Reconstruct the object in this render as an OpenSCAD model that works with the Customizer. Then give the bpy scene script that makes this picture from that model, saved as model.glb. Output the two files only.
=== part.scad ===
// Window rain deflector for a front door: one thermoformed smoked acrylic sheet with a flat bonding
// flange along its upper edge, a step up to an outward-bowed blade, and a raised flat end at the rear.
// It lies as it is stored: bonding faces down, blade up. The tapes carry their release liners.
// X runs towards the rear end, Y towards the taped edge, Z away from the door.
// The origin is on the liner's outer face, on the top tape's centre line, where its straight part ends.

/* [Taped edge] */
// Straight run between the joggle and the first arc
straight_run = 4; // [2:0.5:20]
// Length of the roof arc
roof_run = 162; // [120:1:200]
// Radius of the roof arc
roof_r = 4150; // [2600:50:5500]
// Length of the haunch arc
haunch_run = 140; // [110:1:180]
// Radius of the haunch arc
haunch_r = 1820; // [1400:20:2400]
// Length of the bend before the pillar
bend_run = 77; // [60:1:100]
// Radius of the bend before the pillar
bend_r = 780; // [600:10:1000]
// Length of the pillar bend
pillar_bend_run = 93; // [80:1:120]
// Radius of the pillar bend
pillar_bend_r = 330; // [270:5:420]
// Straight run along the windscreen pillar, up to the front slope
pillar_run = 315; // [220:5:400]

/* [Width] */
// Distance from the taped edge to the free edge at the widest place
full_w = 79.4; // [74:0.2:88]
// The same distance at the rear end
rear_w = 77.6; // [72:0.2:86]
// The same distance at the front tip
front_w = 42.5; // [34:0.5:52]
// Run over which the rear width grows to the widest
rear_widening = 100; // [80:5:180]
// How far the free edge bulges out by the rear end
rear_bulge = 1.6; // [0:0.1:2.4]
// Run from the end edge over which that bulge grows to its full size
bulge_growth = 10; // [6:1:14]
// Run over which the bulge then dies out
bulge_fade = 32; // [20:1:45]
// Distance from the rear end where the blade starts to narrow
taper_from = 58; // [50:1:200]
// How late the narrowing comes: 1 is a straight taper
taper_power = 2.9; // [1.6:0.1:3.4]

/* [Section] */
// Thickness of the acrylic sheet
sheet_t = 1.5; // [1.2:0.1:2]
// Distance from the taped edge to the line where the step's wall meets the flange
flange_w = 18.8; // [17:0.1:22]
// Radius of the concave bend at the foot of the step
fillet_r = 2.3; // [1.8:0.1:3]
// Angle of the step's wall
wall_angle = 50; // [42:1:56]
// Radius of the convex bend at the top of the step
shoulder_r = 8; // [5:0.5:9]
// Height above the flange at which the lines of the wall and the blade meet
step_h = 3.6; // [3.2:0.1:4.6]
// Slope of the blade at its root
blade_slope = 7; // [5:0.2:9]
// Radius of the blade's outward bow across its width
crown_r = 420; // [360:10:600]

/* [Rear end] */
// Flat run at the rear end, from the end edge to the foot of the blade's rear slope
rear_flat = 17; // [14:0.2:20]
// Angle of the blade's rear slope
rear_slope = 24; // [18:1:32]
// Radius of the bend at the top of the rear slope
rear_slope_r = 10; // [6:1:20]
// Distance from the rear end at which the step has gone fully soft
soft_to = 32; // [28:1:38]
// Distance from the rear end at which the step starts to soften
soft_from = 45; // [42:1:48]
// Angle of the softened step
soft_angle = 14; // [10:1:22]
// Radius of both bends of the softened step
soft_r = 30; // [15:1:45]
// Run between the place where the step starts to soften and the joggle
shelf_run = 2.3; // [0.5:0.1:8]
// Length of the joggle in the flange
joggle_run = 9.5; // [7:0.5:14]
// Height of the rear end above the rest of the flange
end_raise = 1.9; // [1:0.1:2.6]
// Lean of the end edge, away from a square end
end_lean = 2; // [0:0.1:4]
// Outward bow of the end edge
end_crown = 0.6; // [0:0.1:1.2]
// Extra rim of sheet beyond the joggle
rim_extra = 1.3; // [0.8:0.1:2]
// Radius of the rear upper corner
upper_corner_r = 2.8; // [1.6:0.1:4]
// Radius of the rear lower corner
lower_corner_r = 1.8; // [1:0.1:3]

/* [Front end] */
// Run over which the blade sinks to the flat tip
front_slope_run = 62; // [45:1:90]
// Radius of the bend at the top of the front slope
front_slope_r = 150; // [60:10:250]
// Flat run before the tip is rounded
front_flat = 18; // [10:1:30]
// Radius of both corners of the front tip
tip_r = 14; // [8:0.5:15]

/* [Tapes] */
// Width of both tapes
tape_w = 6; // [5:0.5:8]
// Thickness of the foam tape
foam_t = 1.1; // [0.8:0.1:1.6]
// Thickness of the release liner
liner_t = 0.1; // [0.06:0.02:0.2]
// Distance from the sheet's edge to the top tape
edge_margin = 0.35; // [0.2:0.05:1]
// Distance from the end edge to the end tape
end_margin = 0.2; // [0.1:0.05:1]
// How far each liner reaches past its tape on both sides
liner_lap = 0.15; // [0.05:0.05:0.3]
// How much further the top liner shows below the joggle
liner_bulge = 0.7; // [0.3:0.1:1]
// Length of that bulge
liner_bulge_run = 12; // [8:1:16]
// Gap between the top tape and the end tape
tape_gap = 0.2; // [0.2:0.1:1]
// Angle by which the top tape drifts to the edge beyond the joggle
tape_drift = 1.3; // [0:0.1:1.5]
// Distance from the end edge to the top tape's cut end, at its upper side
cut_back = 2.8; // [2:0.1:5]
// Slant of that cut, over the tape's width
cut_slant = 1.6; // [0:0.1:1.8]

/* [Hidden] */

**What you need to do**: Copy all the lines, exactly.

**Solution to the exercise**:
Reconstruct the object in this render as an OpenSCAD model that works with the Customizer. Then give the bpy scene script that makes this picture from that model, saved as model.glb. Output the two files only.
=== part.scad ===
// Window rain deflector for a front door: one thermoformed smoked acrylic sheet with a flat bonding
// flange along its upper edge, a step up to an outward-bowed blade, and a raised flat end at the rear.
// It lies as it is stored: bonding faces down, blade up. The tapes carry their release liners.
// X runs towards the rear end, Y towards the taped edge, Z away from the door.
// The origin is on the liner's outer face, on the top tape's centre line, where its straight part ends.

/* [Taped edge] */
// Straight run between the joggle and the first arc
straight_run = 4; // [2:0.5:20]
// Length of the roof arc
roof_run = 162; // [120:1:200]
// Radius of the roof arc
roof_r = 4150; // [2600:50:5500]
// Length of the haunch arc
haunch_run = 140; // [110:1:180]
// Radius of the haunch arc
haunch_r = 1820; // [1400:20:2400]
// Length of the bend before the pillar
bend_run = 77; // [60:1:100]
// Radius of the bend before the pillar
bend_r = 780; // [600:10:1000]
// Length of the pillar bend
pillar_bend_run = 93; // [80:1:120]
// Radius of the pillar bend
pillar_bend_r = 330; // [270:5:420]
// Straight run along the windscreen pillar, up to the front slope
pillar_run = 315; // [220:5:400]

/* [Width] */
// Distance from the taped edge to the free edge at the widest place
full_w = 79.4; // [74:0.2:88]
// The same distance at the rear end
rear_w = 77.6; // [72:0.2:86]
// The same distance at the front tip
front_w = 42.5; // [34:0.5:52]
// Run over which the rear width grows to the widest
rear_widening = 100; // [80:5:180]
// How far the free edge bulges out by the rear end
rear_bulge = 1.6; // [0:0.1:2.4]
// Run from the end edge over which that bulge grows to its full size
bulge_growth = 10; // [6:1:14]
// Run over which the bulge then dies out
bulge_fade = 32; // [20:1:45]
// Distance from the rear end where the blade starts to narrow
taper_from = 58; // [50:1:200]
// How late the narrowing comes: 1 is a straight taper
taper_power = 2.9; // [1.6:0.1:3.4]

/* [Section] */
// Thickness of the acrylic sheet
sheet_t = 1.5; // [1.2:0.1:2]
// Distance from the taped edge to the line where the step's wall meets the flange
flange_w = 18.8; // [17:0.1:22]
// Radius of the concave bend at the foot of the step
fillet_r = 2.3; // [1.8:0.1:3]
// Angle of the step's wall
wall_angle = 50; // [42:1:56]
// Radius of the convex bend at the top of the step
shoulder_r = 8; // [5:0.5:9]
// Height above the flange at which the lines of the wall and the blade meet
step_h = 3.6; // [3.2:0.1:4.6]
// Slope of the blade at its root
blade_slope = 7; // [5:0.2:9]
// Radius of the blade's outward bow across its width
crown_r = 420; // [360:10:600]

/* [Rear end] */
// Flat run at the rear end, from the end edge to the foot of the blade's rear slope
rear_flat = 17; // [14:0.2:20]
// Angle of the blade's rear slope
rear_slope = 24; // [18:1:32]
// Radius of the bend at the top of the rear slope
rear_slope_r = 10; // [6:1:20]
// Distance from the rear end at which the step has gone fully soft
soft_to = 32; // [28:1:38]
// Distance from the rear end at which the step starts to soften
soft_from = 45; // [42:1:48]
// Angle of the softened step
soft_angle = 14; // [10:1:22]
// Radius of both bends of the softened step
soft_r = 30; // [15:1:45]
// Run between the place where the step starts to soften and the joggle
shelf_run = 2.3; // [0.5:0.1:8]
// Length of the joggle in the flange
joggle_run = 9.5; // [7:0.5:14]
// Height of the rear end above the rest of the flange
end_raise = 1.9; // [1:0.1:2.6]
// Lean of the end edge, away from a square end
end_lean = 2; // [0:0.1:4]
// Outward bow of the end edge
end_crown = 0.6; // [0:0.1:1.2]
// Extra rim of sheet beyond the joggle
rim_extra = 1.3; // [0.8:0.1:2]
// Radius of the rear upper corner
upper_corner_r = 2.8; // [1.6:0.1:4]
// Radius of the rear lower corner
lower_corner_r = 1.8; // [1:0.1:3]

/* [Front end] */
// Run over which the blade sinks to the flat tip
front_slope_run = 62; // [45:1:90]
// Radius of the bend at the top of the front slope
front_slope_r = 150; // [60:10:250]
// Flat run before the tip is rounded
front_flat = 18; // [10:1:30]
// Radius of both corners of the front tip
tip_r = 14; // [8:0.5:15]

/* [Tapes] */
// Width of both tapes
tape_w = 6; // [5:0.5:8]
// Thickness of the foam tape
foam_t = 1.1; // [0.8:0.1:1.6]
// Thickness of the release liner
liner_t = 0.1; // [0.06:0.02:0.2]
// Distance from the sheet's edge to the top tape
edge_margin = 0.35; // [0.2:0.05:1]
// Distance from the end edge to the end tape
end_margin = 0.2; // [0.1:0.05:1]
// How far each liner reaches past its tape on both sides
liner_lap = 0.15; // [0.05:0.05:0.3]
// How much further the top liner shows below the joggle
liner_bulge = 0.7; // [0.3:0.1:1]
// Length of that bulge
liner_bulge_run = 12; // [8:1:16]
// Gap between the top tape and the end tape
tape_gap = 0.2; // [0.2:0.1:1]
// Angle by which the top tape drifts to the edge beyond the joggle
tape_drift = 1.3; // [0:0.1:1.5]
// Distance from the end edge to the top tape's cut end, at its upper side
cut_back = 2.8; // [2:0.1:5]
// Slant of that cut, over the tape's width
cut_slant = 1.6; // [0:0.1:1.8]

/* [Hidden] */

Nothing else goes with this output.